Wednesday, May 7, 2014

SQL Server Wait Stats Harvesting and Reporting

One the the keys - if not THE key - to identifying SQL Server performance issues is by investigating wait statistics.  As is the case with various SQL Server performance metrics, however, is the fact that these stats are cumulative.  That means you can't just query sys.dm_os_wait_stats and determine the root cause of an issue at a particular point in time unless your issue is happening right now.  If that were the case, you run one of the various scripts to calculate the differential of multiple sys.dm_os_wait_stats executions (example from Brent Ozar).  But what if your issue occurred off-hours, during the night, while you were traveling or in a meeting?

While I realize there are various ways to go about analyzing wait stats, I decided to put together a solution that was very easy to manage, deploy and write custom reports from.  You will need to configure a Central Management Server (CMS) and register your target servers - the servers you want to deploy this solution to.
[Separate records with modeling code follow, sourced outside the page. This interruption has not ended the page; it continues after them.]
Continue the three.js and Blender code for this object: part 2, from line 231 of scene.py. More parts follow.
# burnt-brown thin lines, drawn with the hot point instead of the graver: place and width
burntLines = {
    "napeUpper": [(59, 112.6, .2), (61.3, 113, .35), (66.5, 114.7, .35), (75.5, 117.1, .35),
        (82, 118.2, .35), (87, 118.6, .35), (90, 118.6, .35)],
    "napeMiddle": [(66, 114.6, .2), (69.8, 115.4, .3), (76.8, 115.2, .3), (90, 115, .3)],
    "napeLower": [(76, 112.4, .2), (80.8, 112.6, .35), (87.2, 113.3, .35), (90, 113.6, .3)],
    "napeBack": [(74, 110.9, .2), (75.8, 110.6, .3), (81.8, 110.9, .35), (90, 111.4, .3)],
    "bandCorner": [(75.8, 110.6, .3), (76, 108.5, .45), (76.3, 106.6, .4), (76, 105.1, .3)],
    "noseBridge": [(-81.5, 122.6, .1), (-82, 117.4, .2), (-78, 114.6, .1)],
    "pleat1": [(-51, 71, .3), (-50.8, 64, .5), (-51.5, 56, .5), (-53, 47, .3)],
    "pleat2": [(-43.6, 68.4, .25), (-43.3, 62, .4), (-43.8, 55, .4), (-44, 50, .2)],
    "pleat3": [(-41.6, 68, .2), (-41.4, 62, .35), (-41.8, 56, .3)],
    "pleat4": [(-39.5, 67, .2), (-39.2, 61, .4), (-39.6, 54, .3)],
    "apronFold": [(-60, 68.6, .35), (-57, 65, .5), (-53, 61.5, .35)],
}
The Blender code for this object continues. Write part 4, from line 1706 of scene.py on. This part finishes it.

Once you have your CMS configured, you will create a SQL Server Agent job ("Collect and Cycle Wait Stats", for example).  The job is going to have four steps:
  1. Check for DBADB database, which is the database I keep all DBA related scripts and data in
    • If not present, create it
    • Get script here
  2. Check for table that will house the wait stats
    • If not present, create it
    • Get script here
  3. Collect wait stats
    • I personally harvest the wait stats hourly but you may adjust as you see fit
    • This is a pretty typical query you will find in most blogs
    • Get script here
  4. Clear wait stats
    • By clearing the wait stats, I know each hourly harvest are the wait stats just for that hour and I don't have to do any differential calculations
    • If I want to know wait stats to a point in time, I can add them up accordingly
    • Get script here
  5. Report on it!
    • Preview of report below
    • Get the RDL here
By checking for and creating the database and table if they aren't present, you can deploy this by going to your CMS checking a box to target another instance.

Below is a preview of a report I just put together.  I'll likely update it in the coming days/weeks to better highlight anomalies, but this works for now.  You choose a date and the top 95% of waits are summarized by hour, which you can further drill into by clicking the plus sign by the hour on the left.  I added a few helpful reminders/notes from Paul Randal and Joe Sack's blogs.  As you can see, I had a CPU issue on this particular day at or around 10am as indicated by the elevated/irregular SOS_SCHEDULER_YIELD signal waits.